For the Justice Department, the decision to charge Mr. Bannon was not as simple as Mr. Trump’s foes have argued.
It is unusual for the department to bring contempt charges against government officials who refuse to comply with subpoenas. The last person charged with criminal contempt of Congress, Rita M. Lavelle, a former federal environmental official under President Ronald Reagan, was found not guilty in 1983 of failing to appear at a congressional subcommittee hearing. She was later sentenced to jail for lying to Congress.
But department legal opinions from 1984 and 2008 have since advised against prosecuting officials who comply with formal assertions of executive privilege.
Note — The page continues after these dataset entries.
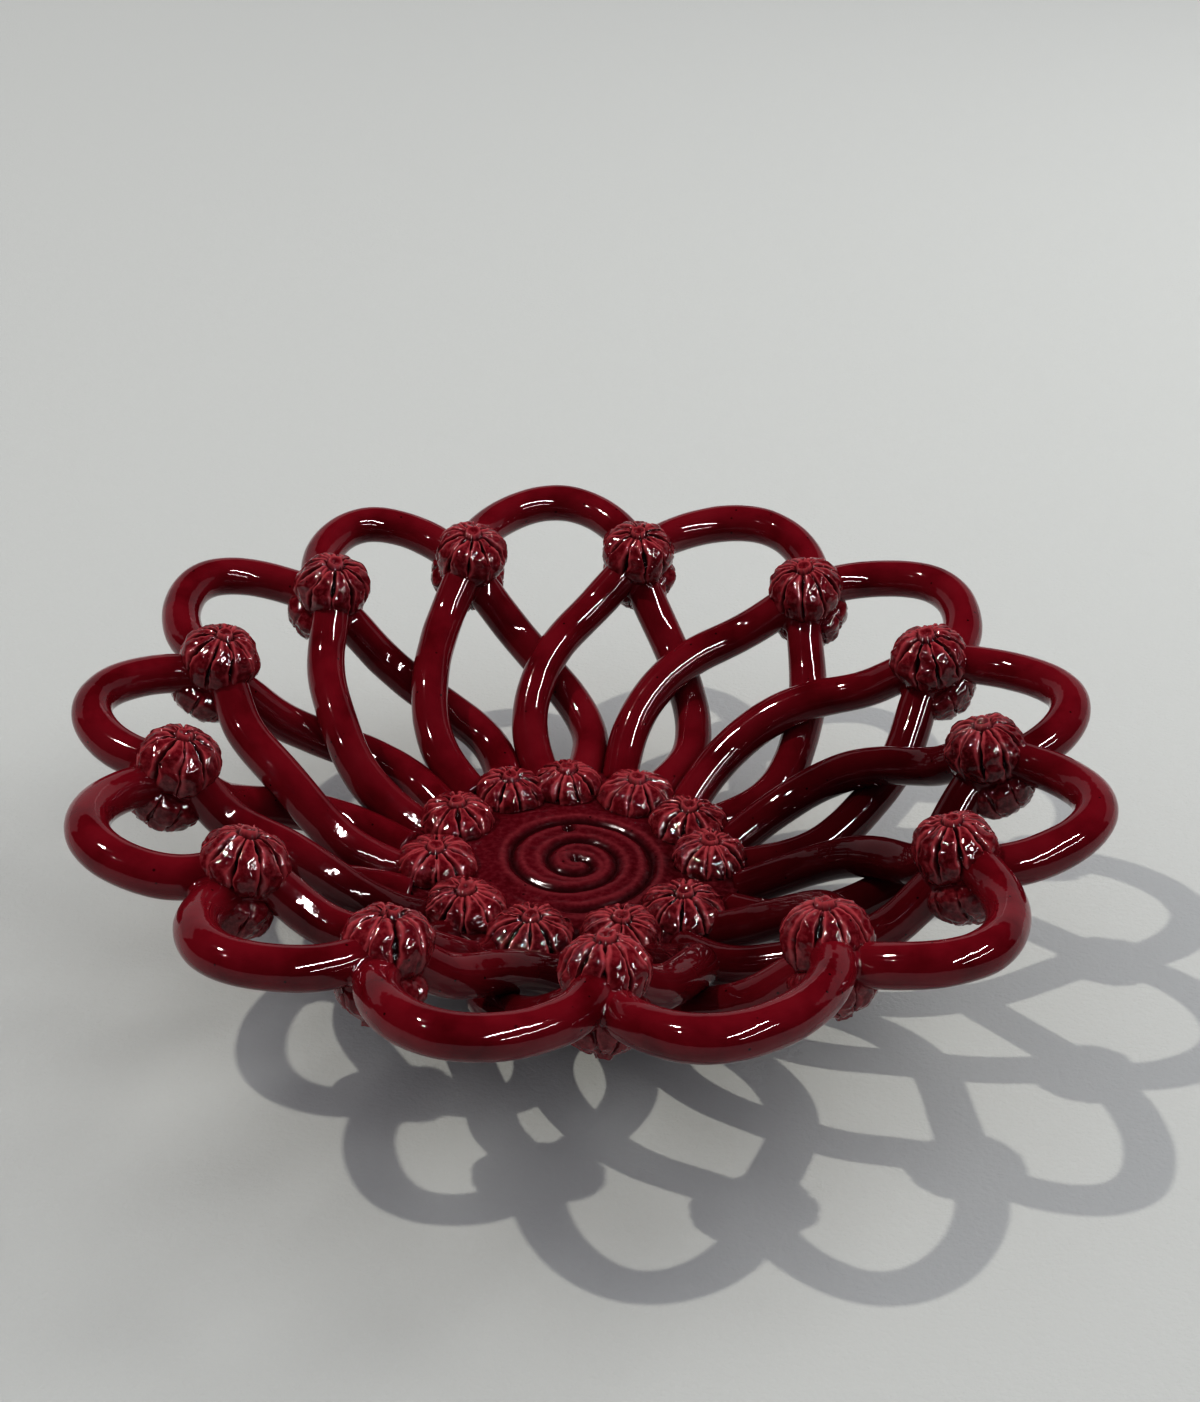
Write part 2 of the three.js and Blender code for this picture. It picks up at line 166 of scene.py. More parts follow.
# The glaze's patterns: a size in millimetres, then where in the pattern's range each colour stands
CLOUD_SIZE, CLOUD_DARK, CLOUD_EVEN, CLOUD_THIN = 22, 0.3, 0.52, 0.72
SPOT_SIZE, SPOT_START, SPOT_FULL = 2.4, 0.42, 0.68
PINHOLE_SPACING, PINHOLE_CORE, PINHOLE_EDGE = 7, 0.05, 0.09
CLOUD_POOLING, CUT_POOLING, PINHOLE_POOLING = 0.35, 0.96, 0.8

# A ripple in the glaze is this many times as wide as it is high
RIPPLE_FLATNESS = 15

# The clay's grog and the studio floor's stipple: grain and height in millimetres. Real ones are
# finer, and are drawn this coarse so that they show.
GROG_SIZE, GROG_HEIGHT = 1.5, 0.3
STIPPLE_SIZE, STIPPLE_HEIGHT = 2.2, 0.5

# The glaze is darkened towards its dark colour round three places: low in the wall on the right,
# and at the front and on the front left as painted shade, where the bowl shades its own inside.
# Each place and how far the darkening reaches from it, in metres. It is at its darkest over the
# first part of that reach.
DARKENED_GLAZE_PLACES = (
    ((0.105, -0.02, 0.055), 0.1),
    ((0.01, -0.1, 0.04), 0.078),
    ((-0.075, -0.06, 0.03), 0.05),
)
DARKENING_CORE, DARKENING_STRENGTH = 0.35, 0.7

# How the glaze lies on each kind of piece. Thinning and pooling are how much the whole piece shows
# of the paler thin glaze and of the dark pooled one. Relief is how far it thins on edges and in
# spots. Ripple is the width of the waves in its surface in millimetres, and wetness their strength.
# The coat is how strong and how blurred its reflections are.
WET_COAT = (1, 0.055)
COIL_GLAZE = {
    "thinning": 0.1,
    "pooling": 0,
    "relief": None,
    "ripple": 6,
    "wetness": 0.35,
    "coat": WET_COAT,
}
ROSETTE_GLAZE = {
    "thinning": 0.05,
    "pooling": 0.15,
    "relief": (0.7, 0.3),
    "ripple": 3,
    "wetness": 0.8,
    "coat": WET_COAT,
}
FLOOR_GLAZE = {
    "thinning": 0,
    "pooling": 0.45,
    "relief": (0.14, 0.1),
    "ripple": 8,
    "wetness": 0.35,
    "coat": (0.5, 0.2),
}

# The camera, solved from the outline of the petals: lens and sensor in millimetres, place in
# metres and turns in radians
CAMERA_LENS, CAMERA_SENSOR = 60.65, 36
CAMERA_PLACE = (-0.0011, -0.7686, 0.5507)
CAMERA_YAW, CAMERA_PITCH, CAMERA_ROLL = 0.0085, 0.525, 0.035

# The studio floor in metres, a hair under the foot so that their faces don't flicker
STUDIO_FLOOR_HALF, STUDIO_FLOOR_DROP = 6, 0.0002

# The studio, in metres. Each lamp has its two ends, its width, its power in watts, its colour and
# the rays that it is hidden from. The key lamp lights the bowl and casts its shadow. The sparks,
# strips and panels only show in the glaze, as round glints, as lines along the coils and as a soft
# veil on their far sides. The soft lamp and the fill are the other way about. The fill grows
# brighter from the horizon up.
CONTRAST = "High Contrast"
EXPOSURE = -0.5
LOW_FILL, HIGH_FILL, HIGH_FILL_PLACE = (0.29, 0.29, 0.325), (0.85, 0.845, 0.91), 0.9
WHITE = (1, 1, 1)
LAMPS = (
    ("Key Lamp", (-4.80, 0.30, 7.65), (-4.65, 0.30, 7.71), 0.15, 350, (1, 0.97, 0.88), ()),
    ("Spark Lamp", (-1.60, 0.10, 2.55), (-1.57, 0.10, 2.57), 0.04, 34, WHITE, ("diffuse",)),
    ("Low Spark Lamp", (-1.66, -1.02, 2.20), (-1.63, -1.02, 2.22), 0.04, 18, WHITE, ("diffuse",)),
    ("Strip Lamp", (0.48, -1.48, 1.22), (1.18, -0.12, 1.60), 0.03, 34, WHITE, ("diffuse",)),
    ("Low Strip Lamp", (0.86, -1.64, 0.76), (1.58, -0.48, 1.14), 0.03, 9, WHITE, ("diffuse",)),
    ("Soft Lamp", (1.1, 1.3, 1.5), (2.0, 0.4, 1.5), 1.0, 25, WHITE, ("glossy",)),
    ("Left Panel", (-3.2, 1.3, 0.75), (0.3, 3.4, 0.75), 1.5, 8, WHITE, ("diffuse",)),
    ("Right Panel", (0.3, 3.4, 0.75), (3.4, 0.8, 0.75), 1.5, 8, WHITE, ("diffuse",)),
)


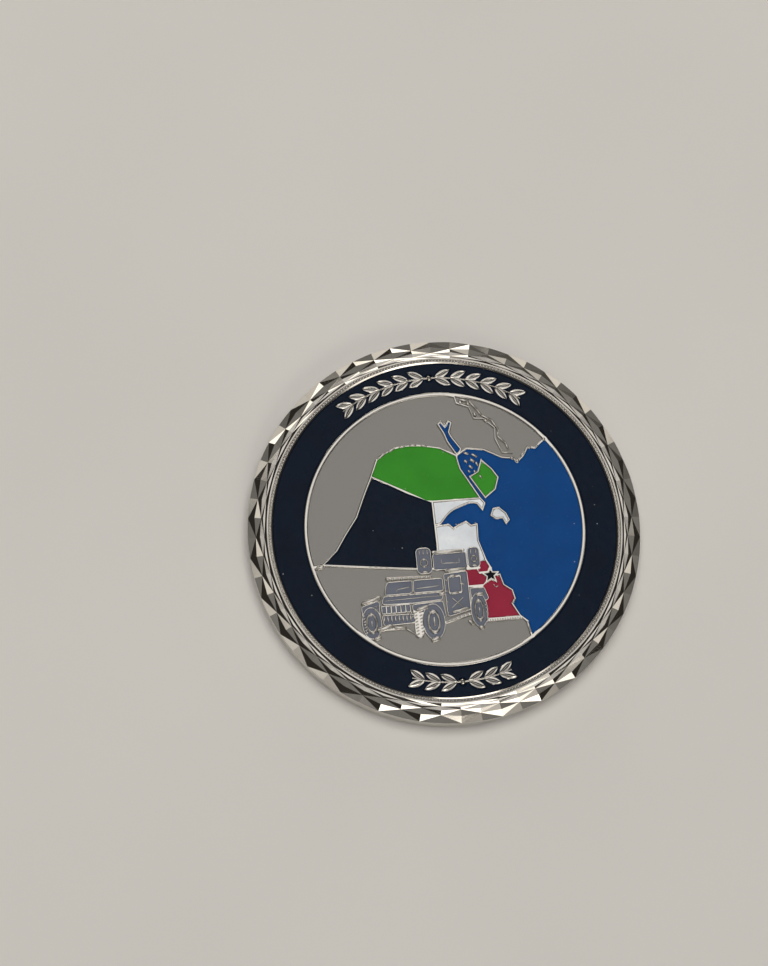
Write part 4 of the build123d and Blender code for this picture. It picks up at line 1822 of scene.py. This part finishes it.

And the department did not push back when Corey Lewandowski, a former Trump campaign official, and Kris W. Kobach, the former Kansas secretary of state, refused to comply with a 2019 congressional inquiry, citing executive privilege. The two men were private citizens.
But this unusual break with the past was made under extraordinary circumstances: an investigation into whether the former president’s inner circle was privy to an attack on Congress meant to stop the peaceful transfer of power.
The case put Mr. Garland and the Justice Department into the fraught position of prosecuting a top aide to Mr. Trump, who remains the de facto leader of the Republican Party. Since Watergate, the department has often declined to criminally prosecute executive branch officials from previous administrations.
During cases in the 1970s, ’80s and ’90s, witnesses eventually complied with a committee’s subpoena after Congress moved to find them in criminal contempt.
But in more recent years the Justice Department has declined to enforce congressional referrals for contempt when a sitting president has invoked executive privilege to prevent the testimony of one of his employees.
In 2015, the Justice Department under President Barack Obama said it would not seek criminal contempt charges against Lois Lerner, a former I.R.S. official; and in 2019, the department under Mr. Trump made a similar decision, rebuffing Congress on behalf of Attorney General William P. Barr and Commerce Secretary Wilbur Ross.